Reviewed by Fred Andersson
Kämnärsvägen 7J: 238
226 46 Lund
Sweden
konstfred@yahoo.com
Before 1999, most people would have laughed at the possibility that a rather unknown bureaucrat, Vladimir Putin, would become the next president of Russia. When he was formally elected, just a few month after Yeltsin's resignation at the turn of the year 1999/2000, it was obvious to every independent commentator that this strange development depended on a series of very clever moves on behalf of the so called “family” around Yeltsin. In this film, Tania Rakhmanova uncovers the motives behind the moves and introduces us to a number of key actors and eyewitnesses – many of whom are interviewed in the film.
It's well known that Putin was once a KGB officer. After the downfall of the Empire, he worked for a couple of years in the rapidly growing political PR-business, but he soon managed to get back to the secret police, now reformed and renamed as “FSB”. It was a clear sign of Putin's talents as a public charmer and opportunist that he rapidly managed to become the head of his former employer, i.e. of the FSB. And in that function he was the one that helped Yeltsin and his “family” to get rid of the general attorney Yuri Skuratov. This was done in order to stop further investigation into the massive corruption scandal that is now known as the Mabitex affair.

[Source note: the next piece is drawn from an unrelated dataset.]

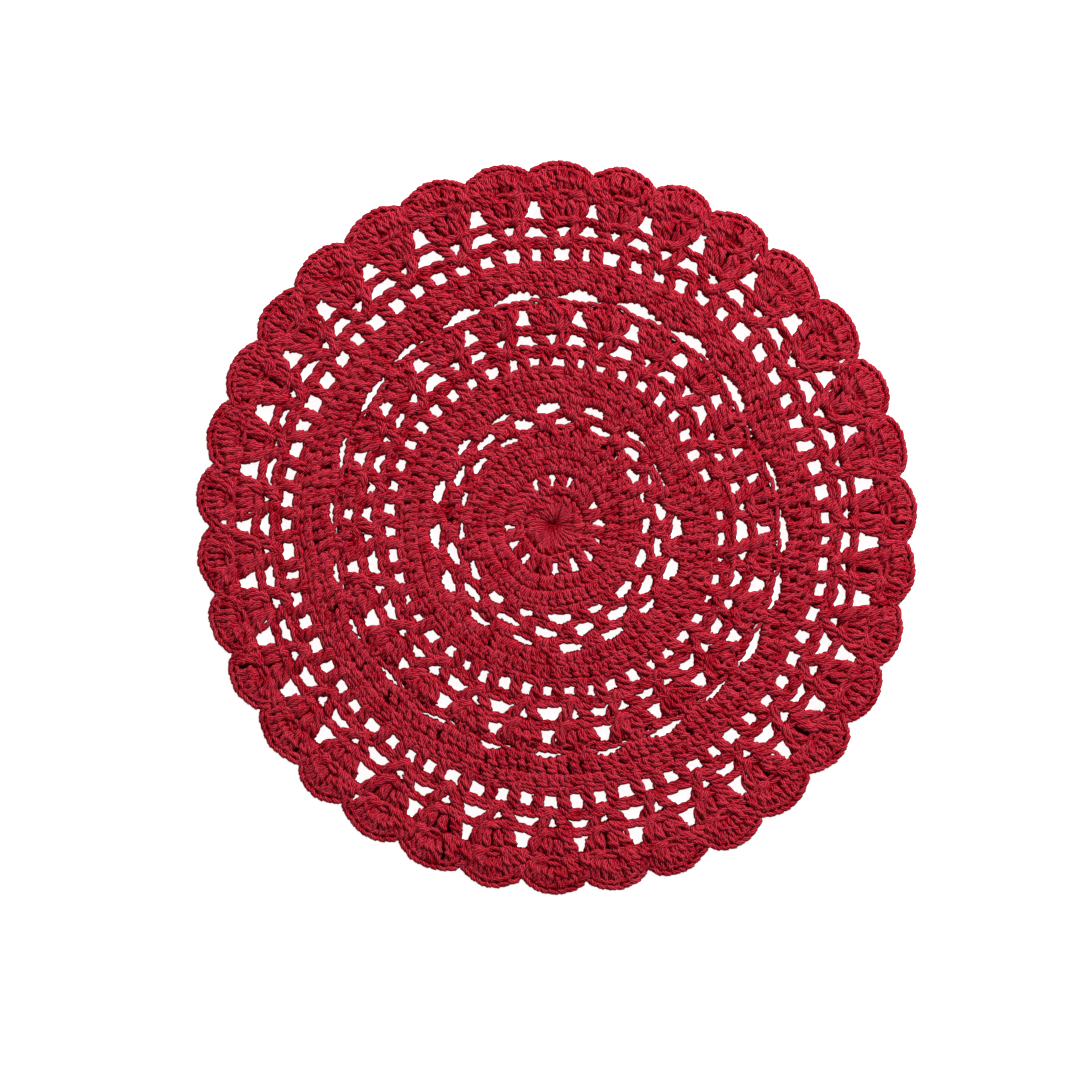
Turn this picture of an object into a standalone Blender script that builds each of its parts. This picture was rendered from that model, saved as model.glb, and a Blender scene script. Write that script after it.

However, the individual that for the moment represented the most dangerous threat against the new bourgeoisie and its ruthless embezzlement of public property wasn't Skuratov but the Prime Minister Yevgeny Primakov. Following the initial idea of the businessman Boris Berezhovsky, the “family” created a new party, called Unity (Yedinstvo) in order to prevent Primakov from becoming president and to promote another candidate. Of course, Putin became this very candidate. As the campaign-leader Ksenia Ponomareva tells us in Rakhmanova's film, the Unity party seemed to have no ideology and no program whatsoever except of promoting Putin. And she continues: “Our problem wasn't only that we supported Putin, but that we actually created him!”
Primakov was sacked in May 1999 and replaced first by the interim solution Stepashin, then by Putin (in August). When Yeltsin suddenly resigned, turning his resignation into a spectacular Third Millenium surprise, Putin automatically replaced him in the interim period. In this fortunate position, free to do whatever propaganda tricks he wanted, he easily won the March 2000 election with a final support of 52 % against the weakened and scattered opposition. Rakhmanova's film explains how this could happen and makes good use of the personal narratives of such central actors as Berezhovsky. But above all, she shows the absolutely vital importance of media manipulation for the career of this “TV president”.